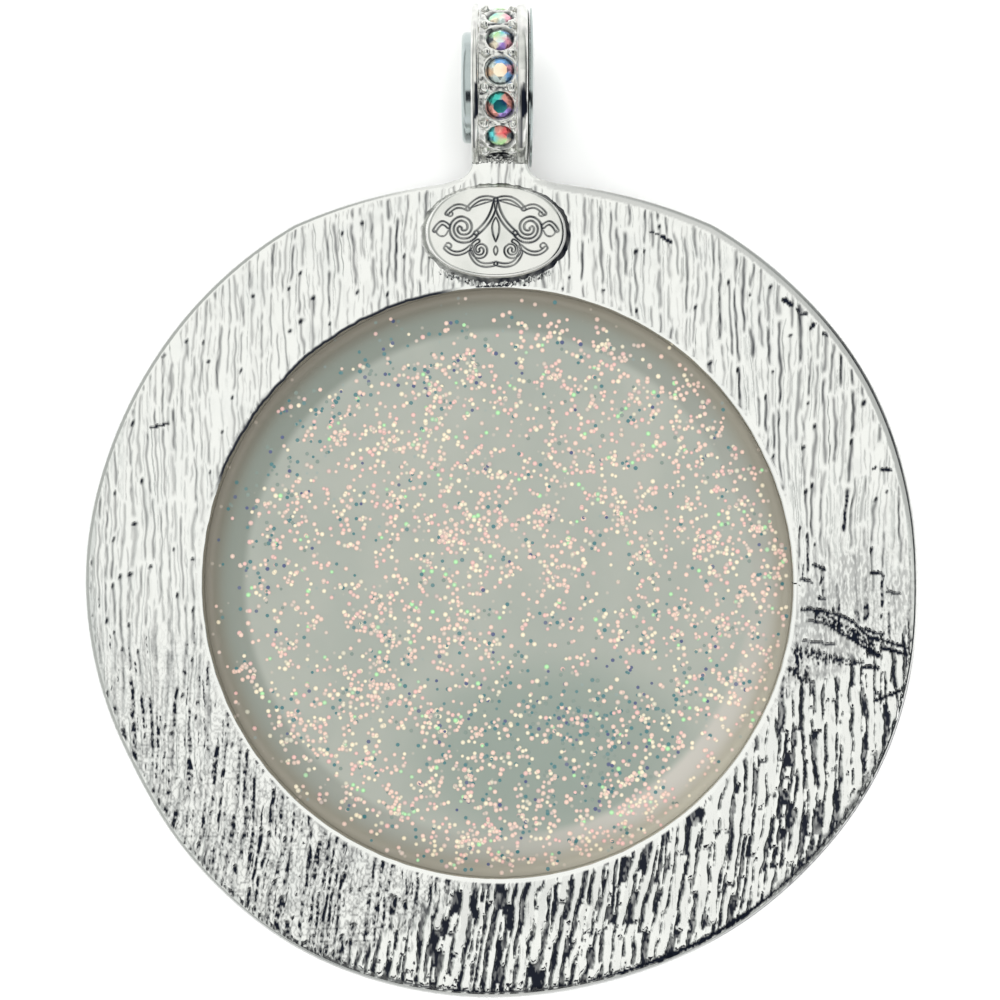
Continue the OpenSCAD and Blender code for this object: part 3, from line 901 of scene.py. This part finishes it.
def make_plate(polished):
    """The oval plate: its engraved face, its sloping wall and the solder at its foot."""
    _, cos, sin = circle(PLATE_SIDES)
    reach = 1 / plate_share(cos, sin)
    verts, shades = [], []
    for k in range(PLATE_RINGS + 1):
        x, y = ((along * reach * k / PLATE_RINGS)[:None if k else 1] for along in (cos, sin))
        height, shade = plate_form(x, y)
        verts.append(at_height(x, y, height))
        shades.append(shade)
    for out, down in PLATE_WALL:
        rough = (0.05 + 0.16 * (down > 0.8)) * wavy(cos * 9 + 40, sin * 6, 91) * ramp(-sin, -0.4, 0.5)
        x, y = cos * (reach + out + rough), sin * (reach + out + rough)
        lumps = 0.1 * wavy(x, y, 92, 0.5) * (down > 0.8) * (down < 0.95)
        verts.append(at_height(x, y, FRAME_HIGH[2] - 0.04 - down + lumps))
        # Painted shade: the wall darker on the right and below, with streaks
        streaks = 0.25 * wavy(cos * 7 + 9, sin * 9 + down, 93)
        shades.append(0.2 + 0.72 * ramp(0.75 * cos - 0.65 * sin, -0.7, 0.5) + streaks)
    faces = [(0, 1 + i, 1 + (i + 1) % PLATE_SIDES) for i in range(PLATE_SIDES)]
    faces += tube_faces(PLATE_RINGS + len(PLATE_WALL), PLATE_SIDES, start=1, flipped=True)
    verts = np.concatenate(verts) + (PLATE_X, PLATE_Y + RING_Y, 0)
    add_metal("oval_plate", verts, faces, polished, np.concatenate(shades), "frame")


# The resin disc and its glitter

STONE_WALL_R = OPENING_R + 0.01
SHOULDER_DROP = 0.6
MENISCUS = 0.9
STONE_SIDES = 240
STONE_BACK_RINGS = (0.02, *range(1, 20, 2), 20.2, 20.6, 21.0, 21.4, 21.8, 22.1, 22.3, 22.5, 22.65, 22.8, 22.9,
                    STONE_WALL_R)
STONE_FRONT_RINGS = (STONE_WALL_R, 18, 12, 6, 0.02)

# Flakes: colour in linear light, share and kind
FLAKE_COLOURS = (
    ((0.74, 0.475, 0.385), 0.46, "warm"),
    ((0.76, 0.64, 0.45), 0.25, "warm"),
    ((0.72, 0.38, 0.345), 0.12, "warm"),
    ((0.3, 0.66, 0.28), 0.04, "green"),
    ((0.02, 0.15, 0.17), 0.06, "dark"),
    ((0.03, 0.05, 0.17), 0.015, "dark"),
    ((0.18, 0.24, 0.21), 0.025, "dark"),
)
FLAKES = 5000
FLAKE_R = 0.182
FLAKE_SIDES = 7
CLUSTERED = 0.42
FLAKE_LIFT = 0.014
LIFT_STEP = 0.003
LIFT_STEPS = 6


def stone_back(reach):
    """Height of the stone's back: a shoulder, and a meniscus along the wall."""
    out = np.clip(reach - STONE_FLAT_R, 0, None)
    width = STONE_WALL_R - STONE_FLAT_R
    bend_r = (width ** 2 + SHOULDER_DROP ** 2) / (2 * SHOULDER_DROP)
    climb = np.clip(reach - STONE_WALL_R + MENISCUS, 0, MENISCUS)
    return STONE_HIGH[2] - (bend_r - np.sqrt(bend_r ** 2 - out ** 2)) + 0.5 * climb ** 2 / MENISCUS


def stone_waves(x, y):
    """Slight swells that cured resin has."""
    return 0.012 * wavy(x, y, 101, 7.0) + 0.004 * wavy(x, y, 102, 2.0)


def make_resin(resin):
    """The thick disc, with its shoulder behind and its low crown in front."""
    _, cos, sin = circle(STONE_SIDES)
    crown_r = (STONE_WALL_R ** 2 + STONE_CROWN ** 2) / (2 * STONE_CROWN)
    rows = [(r, stone_back(r) + stone_waves(cos * r, sin * r)) for r in STONE_BACK_RINGS]
    rows += [(STONE_WALL_R, 4.0)]
    rows += [(r, STONE_LOW[2] + crown_r - math.sqrt(crown_r ** 2 - r ** 2)) for r in STONE_FRONT_RINGS]
    loops = [at_height(OPENING_X + cos * r, RING_Y + sin * r, height) for r, height in rows]
    faces = tube_faces(len(rows), STONE_SIDES, flipped=True)
    faces.append(tuple(range(STONE_SIDES)))
    faces.append(tuple(range((len(rows) - 1) * STONE_SIDES, len(rows) * STONE_SIDES))[::-1])
    add_piece(mesh_object("resin_disc", np.concatenate(loops), faces, resin), "resin_stone")


def pick_flake(rng, x, y, reach):
    """A flake's colour by chance: dark ones gather low on the stone and near its upper left edge."""
    low = limited(-y / 8) * max(0.0, 1 - abs(y + 10) / 11) * max(0.0, 1 - abs(x - 7) / 18)
    low *= limited((20.0 - reach) / 3.0)
    corner = max(0.0, reach - 16.5) / 5 if (x < 0 and y > -4) else 0.0
    boost = {"dark": 1 + 5.5 * low + 14 * corner, "warm": 1 - 0.45 * low, "green": 1.0}
    colour, _, kind = rng.choices(FLAKE_COLOURS, weights=[share * boost[kind] for _, share, kind in FLAKE_COLOURS])[0]
    return colour, kind == "dark"


def flake_density(x, y, reach):
    """How thick the glitter lies, from 0 to 1."""
    low_right = limited((x - y) / 20)
    rim = limited((22.9 - reach) / (2.4 - 1.8 * low_right))
    upper_left = limited((reach - 18.0) / 3.0) if x < 4 and y > -6 else 0.0
    patch = 0.78 + 0.42 * wavy_at(x / 5, y / 5, 111)
    centre = 1.0 - 0.25 * math.exp(-((x - 6) ** 2 + (y + 4) ** 2) / 60)
    shoulder = 1 + 0.5 * low_right * limited((reach - 16.0) / 3.0)
    return rim * (1 - 0.74 * upper_left) * patch * centre * shoulder


def flake_tints(colour, dark, sunk, x, y, reach):
    """Colours of a flake's middle and rim: a painted highlight makes the middle bright, and painted light makes the
    flake paler near the rim low on the right.
    """
    # Painted light, as on the resin: paler near the rim low on the right
    painted_light = limited((reach - 18.0) / 2.5) * max(0.0, (x - y) / (1.414 * max(reach, 1.0))) ** 3
    resin = (0.31 + 0.19 * painted_light, 0.335 + 0.14 * painted_light, 0.295 + 0.13 * painted_light)
    shown = [c + (r - c) * 0.65 * sunk for c, r in zip(colour, resin)]
    # Painted highlight: the middle of each flake that isn't dark is brighter
    middle = shown if dark else [min(1.0, c * 1.22 + 0.07) for c in shown]
    rim = [c + (r - c) * (0.15 if dark else 0.36) for c, r in zip(shown, resin)]
    return (*middle, 1), (*rim, 1)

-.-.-

**WHAT IS NEEDED:** Extract every line above that contains the word "from".

**ANSWER TO THE TASK:**
Continue the OpenSCAD and Blender code for this object: part 3, from line 901 of scene.py. This part finishes it.
    """How thick the glitter lies, from 0 to 1."""